Спящая дева наследнику викингов, он же - славный рыцарь, понравилась. Внешне. Пока спала. Пока молчала, не возражая насчёт желания воина полюбить её. Сигурд и не стал её убивать, а, как продолжатель рода викингов и благородный рыцарь, согласился с согласием дамы. И даже поторопился его исполнить, не стал время тратить на снятие с неё одежды, срезал их напрочь мечом.

И тут вдруг баба проснулась, как будто и не спала. Да как заорет благим матом: я здесь по секретному заданию Одина! Уж от него-то ты, насильник, не скроешься! Женись, негодяй, если чего-то хочешь, а не то - вмиг в Вальхалле, в качестве чучела для рубки окажешься!

Вот незадача: спящая красавица оказалась валькирией. А с такими дамочками связываться ой как опасно. Они, как известно, дурные, наглые и очень сильные; чуть что не по ним - хвать за шиворот, и - швырь человека на тот свет.

Что делать; пришлось герою извиняться, обещать жениться. Хорошо хоть, что поверила, дура!

Валькирия немножко успокоилась, и Сигурд, взяв в руки факел, отправился искать сокровища. Увидел в дальнем тёмном уголке железную решётку, а за нею, в специальной нише - два огромных сундука с драгоценностями. Герой разрубил мечом решётку, пересыпал содержимое чужих сундуков в свои мешки, навьючил мешки на лошадку, и - поскакал с горы галопом. Женщина - в крик: 'А я?' А он - ей: 'Жаль, что бедняга Грани повредил ногу. Я за тобой потом приеду!'

А что было потом, известно из германского эпоса. Именно туда, как утверждают исследователи, отправился славный герой. Но там он, разумеется, представился не простым рейнским парнем Сигурдом, а нидерландским королевичем Зигфридом. Что ж, очень разумно; все монтекристо примерно так делают.

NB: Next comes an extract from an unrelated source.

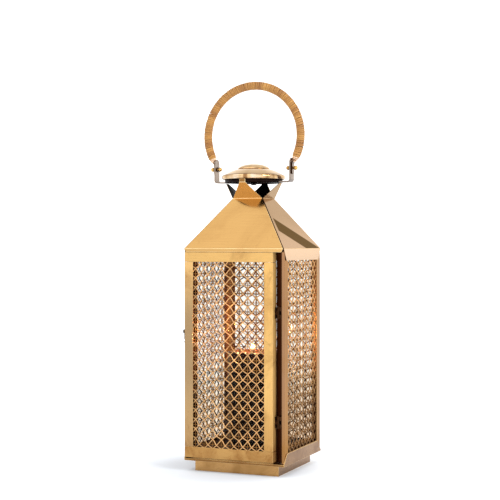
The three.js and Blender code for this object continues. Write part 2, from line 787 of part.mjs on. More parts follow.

Нужно упомянуть, что некоторые исследователи средневековых текстов утверждают, что скандинавские сказания о Сигурде и германская 'Песнь о нибелунгах' являются разными историями, поскольку каждая из них отражает разные миры. Скандинавский вариант описывает причудливый мифологический мир, в котором, помимо людей, живут и действуют сказочные персонажи - боги, валькирии, подземные карлики. Германский вариант достоверно и точно отображает реальный мир придворной жизни в многочисленных западноевропейских княжествах 10-12 веков.